The Potential of Agricultural Global Value Chains for Select Sub-Saharan African Countries: A Focus on Regulation and Trade with Asia

As Global Value Chains are becoming an ever more central component of modern international trade, understanding the role of regulation in agricultural Global Value Chains is a key condition to formulating appropriate strategies to value chain upgrading. Through the cases of the cotton and tobacco sectors in Malawi and Zambia, this report analyses the role of regulation in harnessing the potential of Sub-Saharan African countries to trade value-added products with Asia. It is found that while the wide array of preferential access agreements provide enormous potential to export more highly finished products to world markets, current regulatory structures are failing to facilitate value-chain upgrading. Lack of national regulations on enforcement of contracts and comprehensiveness are identified as a key hindrance, for it discourages investors to take the first steps to upgrading.

Global Value Chains are becoming an ever more central component of modern international trade. Despite a new body of research attempting to map drivers and determinants of Global Value Chains, there still remains a lack of research specifically into the role of regulation in agricultural Global Value Chains that leaves a significant gap in the abilities of countries to formulate appropriate strategies to value chain upgrading.

This report analyzes two sub-Saharan African cases of GVC participation and their limitations and potential in trade with Asia from a regulatory perspective. By focusing on Malawian and Zambian cotton and tobacco value chains an overview of the trade performance of the two commodities is provided using trade in different levels of upgrading of the selected commodities (for instance: unmanufactured cotton, cotton yarn not for retail, cotton yearn for retail). For both countries, cotton and tobacco are important cash crops that constitute a significant portion of agricultural exports. In the two countries a severe lack of upgraded exports and an overarching focus on exports of raw tobacco and cotton has been observed.

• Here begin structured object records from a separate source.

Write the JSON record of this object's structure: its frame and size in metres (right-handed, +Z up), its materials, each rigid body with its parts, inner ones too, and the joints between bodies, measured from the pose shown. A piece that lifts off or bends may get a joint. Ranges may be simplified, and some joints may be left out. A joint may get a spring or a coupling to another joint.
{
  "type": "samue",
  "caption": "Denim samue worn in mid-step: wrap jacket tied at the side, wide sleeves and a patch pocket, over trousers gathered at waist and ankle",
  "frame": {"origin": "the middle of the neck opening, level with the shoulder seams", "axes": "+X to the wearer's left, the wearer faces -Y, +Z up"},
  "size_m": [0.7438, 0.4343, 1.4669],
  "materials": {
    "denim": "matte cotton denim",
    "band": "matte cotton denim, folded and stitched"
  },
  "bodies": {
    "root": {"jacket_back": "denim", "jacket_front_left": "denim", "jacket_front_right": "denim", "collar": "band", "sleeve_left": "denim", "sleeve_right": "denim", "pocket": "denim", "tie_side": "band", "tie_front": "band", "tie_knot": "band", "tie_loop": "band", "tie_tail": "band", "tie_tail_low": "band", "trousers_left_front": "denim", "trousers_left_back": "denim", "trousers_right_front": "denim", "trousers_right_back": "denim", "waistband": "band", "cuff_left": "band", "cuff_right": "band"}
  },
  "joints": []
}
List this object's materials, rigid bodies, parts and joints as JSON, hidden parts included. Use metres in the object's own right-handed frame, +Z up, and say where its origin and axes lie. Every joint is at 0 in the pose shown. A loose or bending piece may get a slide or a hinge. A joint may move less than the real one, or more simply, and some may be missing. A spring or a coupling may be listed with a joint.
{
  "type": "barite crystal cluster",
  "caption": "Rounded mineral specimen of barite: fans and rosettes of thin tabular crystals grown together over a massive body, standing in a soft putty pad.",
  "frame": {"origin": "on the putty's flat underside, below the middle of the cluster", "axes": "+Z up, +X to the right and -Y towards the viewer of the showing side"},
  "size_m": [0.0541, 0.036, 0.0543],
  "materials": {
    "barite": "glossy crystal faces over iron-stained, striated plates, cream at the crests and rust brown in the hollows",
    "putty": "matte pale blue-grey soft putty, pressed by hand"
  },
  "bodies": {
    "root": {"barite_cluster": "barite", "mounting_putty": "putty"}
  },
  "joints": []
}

The fluctuations and changing levels of trade (for the chosen commodities over the past 10 years) are explained with regards to a series of factors but with a focus on regulation. The role of regulation, specifically the key multilateral and bi-lateral trade agreements along with pertinent national-level regulation is analyzed in light of the observed patterns of upgrading. It is found that much of the rapid expansion of trade of the raw commodities owes to tariff-free trade agreements with China. There are some notable exceptions to the overall lack of upgrading (for instance Chinese investment in Malawi), however it is found that the current regulatory structures are failing to facilitate value-chain upgrading. In fact, the tariff-free agreements have in some cases meant a flooding of the markets with cheaper and higher quality finished goods (within our chosen commodities, clothing) that form a restraint to valueaddition, as Zambia and Malawi would struggle to compete.

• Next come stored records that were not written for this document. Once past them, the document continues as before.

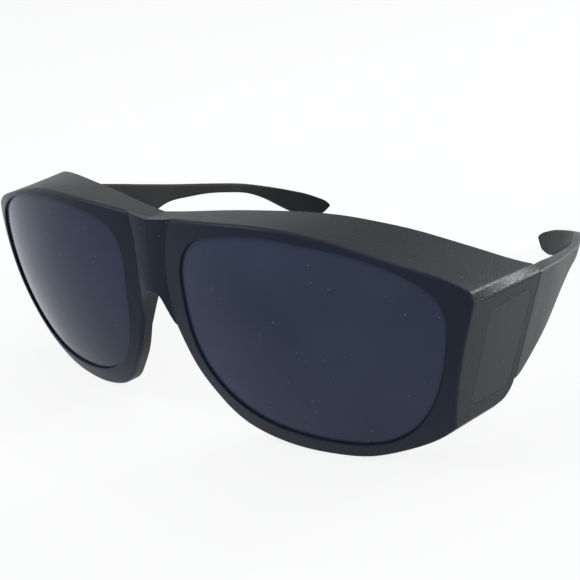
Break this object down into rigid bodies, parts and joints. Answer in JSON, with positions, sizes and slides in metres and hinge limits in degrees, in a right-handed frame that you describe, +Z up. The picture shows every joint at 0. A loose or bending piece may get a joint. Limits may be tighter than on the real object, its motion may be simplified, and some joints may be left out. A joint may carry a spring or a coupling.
{
  "type": "fitover sunglasses",
  "caption": "Large wrap-around sunglasses worn over ordinary glasses, with a brow shelf, deep cheeks with side windows, and folding temples.",
  "frame": {"origin": "centre of the ground under the glasses, which stand open on their rims and temple tips", "axes": "+X to the wearer's left, +Y from the lenses back along the temples, +Z up from the ground. The wearer looks towards -Y."},
  "size_m": [0.1566, 0.1436, 0.058],
  "materials": {
    "frame_plastic": "satin black",
    "tinted_lens": "dark grey, polished",
    "tinted_window": "dark grey, polished",
    "hinge_steel": "satin",
    "screw_steel": "polished"
  },
  "bodies": {
    "front": {"front_frame": "frame_plastic", "lens_left": "tinted_lens", "side_window_left": "tinted_window", "hinge_front_left": "hinge_steel", "hinge_front_rivets_left": "screw_steel", "hinge_screw_left": "screw_steel", "lens_right": "tinted_lens", "side_window_right": "tinted_window", "hinge_front_right": "hinge_steel", "hinge_front_rivets_right": "screw_steel", "hinge_screw_right": "screw_steel"},
    "temple_left": {"temple_left": "frame_plastic", "hinge_temple_left": "hinge_steel", "hinge_temple_rivets_left": "screw_steel"},
    "temple_right": {"temple_right": "frame_plastic", "hinge_temple_right": "hinge_steel", "hinge_temple_rivets_right": "screw_steel"}
  },
  "joints": [
    {"name": "temple_left_fold", "type": "hinge", "parent": "front", "child": "temple_left", "pos_m": [0.07168, -0.03061, 0.0264], "axis": [0.1762, 0.1528, 0.9724], "range_deg": [0, 90]},
    {"name": "temple_right_fold", "type": "hinge", "parent": "front", "child": "temple_right", "pos_m": [-0.07168, -0.03061, 0.0264], "axis": [0.1071, -0.1544, -0.9822], "range_deg": [0, 90]}
  ]
}
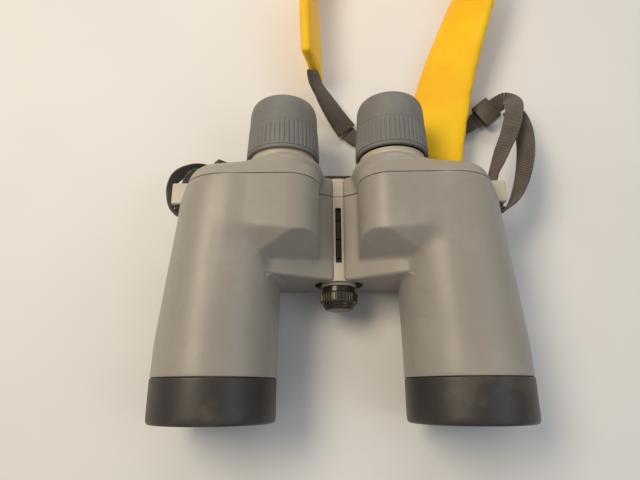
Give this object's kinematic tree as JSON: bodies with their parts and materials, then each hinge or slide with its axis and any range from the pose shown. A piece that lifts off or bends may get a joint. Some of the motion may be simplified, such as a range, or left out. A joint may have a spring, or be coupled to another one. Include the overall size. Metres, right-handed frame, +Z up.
{
  "type": "binoculars",
  "caption": "Marine Porro-prism binoculars with a centre hinge, twist-focus eyepieces, rubber rings and eyecups, a capped tripod socket and a floating neck strap.",
  "frame": {"origin": "on the table, under the middle of the box around the binoculars without their strap", "axes": "+X to the right barrel, +Y from the objectives towards the eyepieces, +Z up from the table it lies on"},
  "size_m": [0.2226, 0.3705, 0.068],
  "materials": {
    "housing_plastic": "satin moulded plastic",
    "ring_rubber": "smooth worn rubber",
    "cup_rubber": "smooth matt rubber",
    "grip_rubber": "finely ribbed rubber",
    "beige_plastic": "satin moulded plastic",
    "black_metal": "black anodised",
    "coated_glass": "coated, polished",
    "prism_glass": "polished",
    "seal_rubber": "smooth",
    "cast_aluminium": "black painted casting",
    "screw_steel": "blackened",
    "shaft_steel": "turned",
    "bush_bronze": "turned",
    "cap_plastic": "glossy, worn",
    "float_foam": "coated closed-cell foam",
    "stitched_webbing": "stitched double webbing",
    "webbing": "woven nylon",
    "keeper_plastic": "moulded"
  },
  "bodies": {
    "left_half": {"left_body": "housing_plastic", "left_rear_cover": "housing_plastic", "left_objective_ring": "ring_rubber", "left_objective_cell": "black_metal", "left_crown_lens": "coated_glass", "left_flint_lens": "coated_glass", "left_lens_retainer": "black_metal", "left_objective_seal": "seal_rubber", "left_front_prism": "prism_glass", "left_rear_prism": "prism_glass", "left_prism_plate": "cast_aluminium", "left_cover_screws": "screw_steel", "left_eyepiece_sleeve": "beige_plastic", "left_strap_lug": "beige_plastic", "hinge_shaft": "shaft_steel", "hinge_washers": "screw_steel", "hinge_strip": "beige_plastic", "hinge_end_cap": "beige_plastic", "float_pad": "float_foam", "left_tab": "stitched_webbing", "right_tab": "stitched_webbing", "left_webbing": "webbing", "left_loop": "webbing", "left_keeper": "keeper_plastic", "cross_webbing": "webbing"},
    "right_half": {"right_body": "housing_plastic", "right_rear_cover": "housing_plastic", "right_objective_ring": "ring_rubber", "right_objective_cell": "black_metal", "right_crown_lens": "coated_glass", "right_flint_lens": "coated_glass", "right_lens_retainer": "black_metal", "right_objective_seal": "seal_rubber", "right_front_prism": "prism_glass", "right_rear_prism": "prism_glass", "right_prism_plate": "cast_aluminium", "right_cover_screws": "screw_steel", "right_eyepiece_sleeve": "beige_plastic", "right_strap_lug": "beige_plastic", "hinge_bushes": "bush_bronze", "right_webbing": "webbing", "right_loop": "webbing", "right_keeper": "keeper_plastic"},
    "left_eyepiece": {"left_eyepiece_cell": "black_metal", "left_field_lens": "coated_glass", "left_eye_lens": "coated_glass"},
    "left_focus": {"left_focus_ring": "grip_rubber", "left_eyecup": "cup_rubber"},
    "right_eyepiece": {"right_eyepiece_cell": "black_metal", "right_field_lens": "coated_glass", "right_eye_lens": "coated_glass"},
    "right_focus": {"right_focus_ring": "grip_rubber", "right_eyecup": "cup_rubber"},
    "tripod_cap": {"tripod_cap": "cap_plastic"}
  },
  "joints": [
    {"name": "ipd_hinge", "type": "hinge", "parent": "left_half", "child": "right_half", "pos_m": [0, 0, 0.0205], "axis": [0, 1, 0], "range_deg": [-22, 8]},
    {"name": "left_focus_travel", "type": "slide", "parent": "left_half", "child": "left_eyepiece", "axis": [0, 1, 0], "range_m": [-0.00125, 0.00395]},
    {"name": "left_focus_turn", "type": "hinge", "parent": "left_eyepiece", "child": "left_focus", "pos_m": [-0.0324, 0, 0.0359], "axis": [0, 1, 0], "range_deg": [-60.5, 190]},
    {"name": "right_focus_travel", "type": "slide", "parent": "right_half", "child": "right_eyepiece", "axis": [0, 1, 0], "range_m": [-0.00395, 0.00125]},
    {"name": "right_focus_turn", "type": "hinge", "parent": "right_eyepiece", "child": "right_focus", "pos_m": [0.0324, 0, 0.0359], "axis": [0, 1, 0], "range_deg": [-190, 60.5]},
    {"name": "tripod_cap_slide", "type": "slide", "parent": "left_half", "child": "tripod_cap", "axis": [0, -1, 0], "range_m": [0, 0.045]}
  ],
  "couplings": [
    {"joint": "left_focus_turn", "follows": "left_focus_travel", "rad_per_m": 837.76},
    {"joint": "right_focus_turn", "follows": "right_focus_travel", "rad_per_m": 837.76}
  ]
}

It is found that the current lack of participation at any level higher than unmanufactured exports forms a significant and unsustainable barrier to development in the two selected countries and that current regulation should be re-formulated in line with a strategy for upgrading. A re-negotiation of such bi-lateral agreements to the benefit of the African nations has been suggested. The wide array of preferential access agreements in place implies the two countries have enormous potential to export more highly finished products to world markets. The lack of investment into processing and assembly remain a key hindrance. Higher levels of trade, in valueadded products can mean higher levels of export income and employment for the cases chosen. The lack of national level regulation is also found to be a limitation to upgrading, specifically with regards to enforcement of contracts and comprehensiveness, which further discourages investors to take the first steps to upgrading (investing in factories).

Finally, the report also presents a framework for future research into the area of regulation in Sub-Saharan African agricultural value chains by laying out the process used to build the case studies including key sources and methods.